··· Provided material
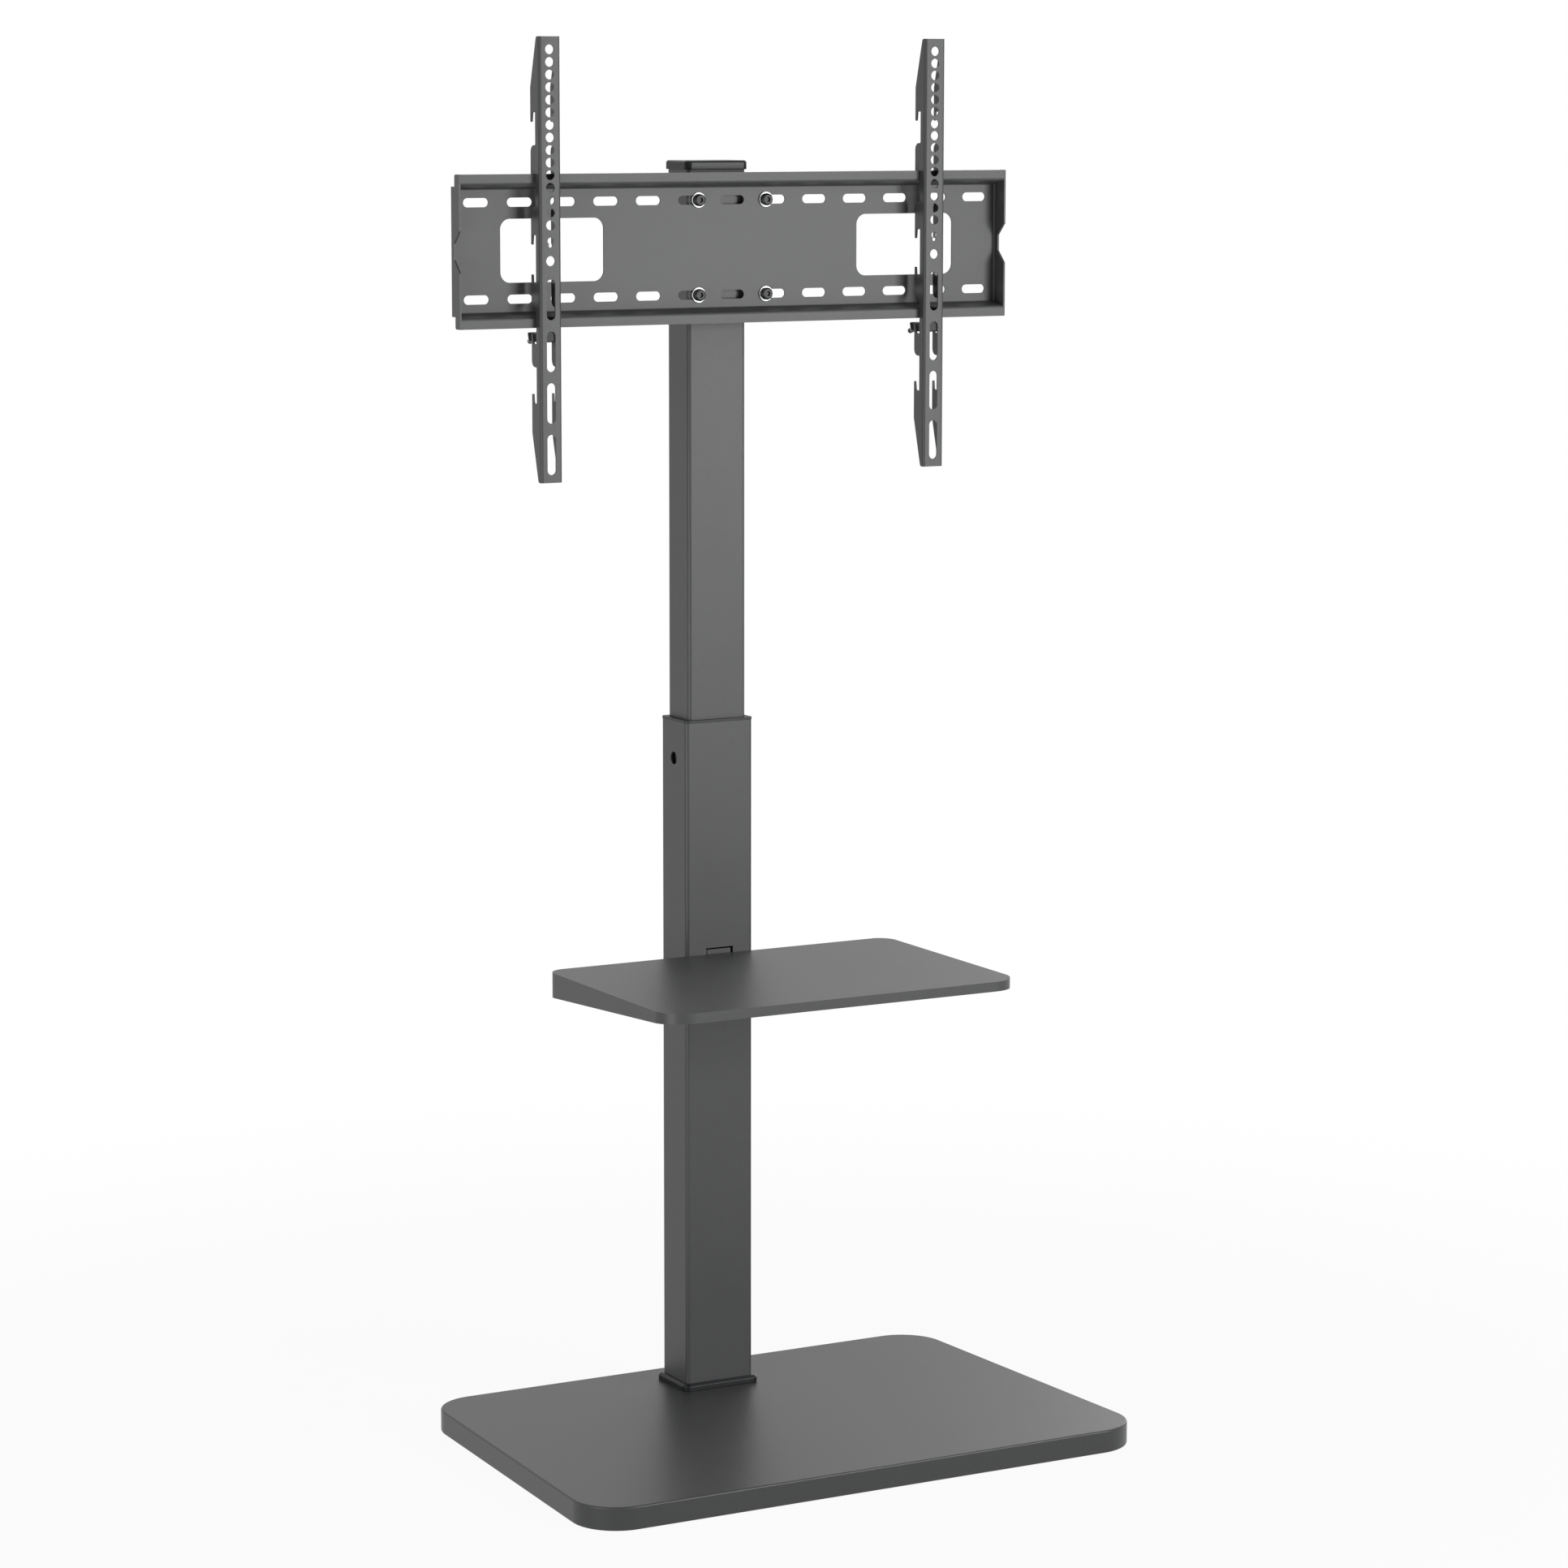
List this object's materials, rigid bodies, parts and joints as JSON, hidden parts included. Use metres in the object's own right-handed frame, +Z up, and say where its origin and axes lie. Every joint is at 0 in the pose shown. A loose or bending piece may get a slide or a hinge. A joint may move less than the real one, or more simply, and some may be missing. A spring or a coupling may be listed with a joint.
{
  "type": "tv stand with mount",
  "caption": "Floor stand for a flat screen: heavy base board, telescopic column with a small shelf, slotted mount plate and hooked arms that slide along it.",
  "frame": {"origin": "On the floor, under the middle of the base board.", "axes": "+Z is up. +X runs along the mount plate to the viewer's right when facing the screen side. -Y is the front, where the screen hangs; +Y is the back."},
  "size_m": [0.6616, 0.45, 1.5023],
  "materials": {
    "board": "fibreboard with a satin charcoal lacquer",
    "coated_steel": "satin charcoal powder coat with a fine texture",
    "gloss_moulding": "smooth black moulded plastic",
    "moulding": "matt black moulded plastic",
    "rubber": "matt black rubber",
    "blackened_steel": "blackened steel",
    "zinc_steel": "bright zinc-plated steel"
  },
  "bodies": {
    "stand": {"base_board": "board", "base_pads": "rubber", "base_underplate": "coated_steel", "base_bolts": "blackened_steel", "foot_plate": "coated_steel", "foot_collar": "gloss_moulding", "lower_column": "coated_steel", "column_bushing": "moulding", "clamp_nut": "blackened_steel", "shelf_panel": "coated_steel", "shelf_screws": "blackened_steel", "shelf_inserts": "zinc_steel"},
    "clamp": {"clamp_screw": "blackened_steel"},
    "mast": {"upper_column": "coated_steel", "lower_glide": "moulding", "top_cap": "gloss_moulding", "head_bracket": "coated_steel", "plate_nuts": "blackened_steel", "mount_plate": "coated_steel", "plate_washers": "zinc_steel", "plate_bolts": "blackened_steel"},
    "arm_left": {"left_arm": "coated_steel"},
    "lock_left": {"left_lock_block": "moulding", "left_lock_plate": "zinc_steel"},
    "thumb_left": {"left_lock_screw": "blackened_steel"},
    "arm_right": {"right_arm": "coated_steel"},
    "lock_right": {"right_lock_block": "moulding", "right_lock_plate": "zinc_steel"},
    "thumb_right": {"right_lock_screw": "blackened_steel"}
  },
  "joints": [
    {"name": "column_height", "type": "slide", "parent": "stand", "child": "mast", "axis": [0, 0, 1], "range_m": [-0.1, 0.007]},
    {"name": "clamp_turn", "type": "hinge", "parent": "stand", "child": "clamp", "pos_m": [0, 0.197, 0.7005], "axis": [0, 1, 0], "range_deg": [0, 360]},
    {"name": "left_arm_slide", "type": "slide", "parent": "mast", "child": "arm_left", "axis": [1, 0, 0], "range_m": [-0.0845, 0.1785]},
    {"name": "right_arm_slide", "type": "slide", "parent": "mast", "child": "arm_right", "axis": [1, 0, 0], "range_m": [-0.183, 0.0805]},
    {"name": "left_lock_slide", "type": "slide", "parent": "arm_left", "child": "lock_left", "axis": [0, 0, 1], "range_m": [-0.012, 0.0047]},
    {"name": "right_lock_slide", "type": "slide", "parent": "arm_right", "child": "lock_right", "axis": [0, 0, 1], "range_m": [-0.012, 0.0047]},
    {"name": "left_lock_turn", "type": "hinge", "parent": "lock_left", "child": "thumb_left", "pos_m": [-0.22903, 0.0967, 1.19315], "axis": [0, 0.9659, -0.2588], "range_deg": [0, 360]},
    {"name": "right_lock_turn", "type": "hinge", "parent": "lock_right", "child": "thumb_right", "pos_m": [0.23238, 0.0967, 1.19315], "axis": [0, 0.9659, -0.2588], "range_deg": [0, 360]}
  ]
}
······
What to work on: Take every line that includes the string "origin" and copy it.

Answer to this exercise:
List this object's materials, rigid bodies, parts and joints as JSON, hidden parts included. Use metres in the object's own right-handed frame, +Z up, and say where its origin and axes lie. Every joint is at 0 in the pose shown. A loose or bending piece may get a slide or a hinge. A joint may move less than the real one, or more simply, and some may be missing. A spring or a coupling may be listed with a joint.
  "frame": {"origin": "On the floor, under the middle of the base board.", "axes": "+Z is up. +X runs along the mount plate to the viewer's right when facing the screen side. -Y is the front, where the screen hangs; +Y is the back."},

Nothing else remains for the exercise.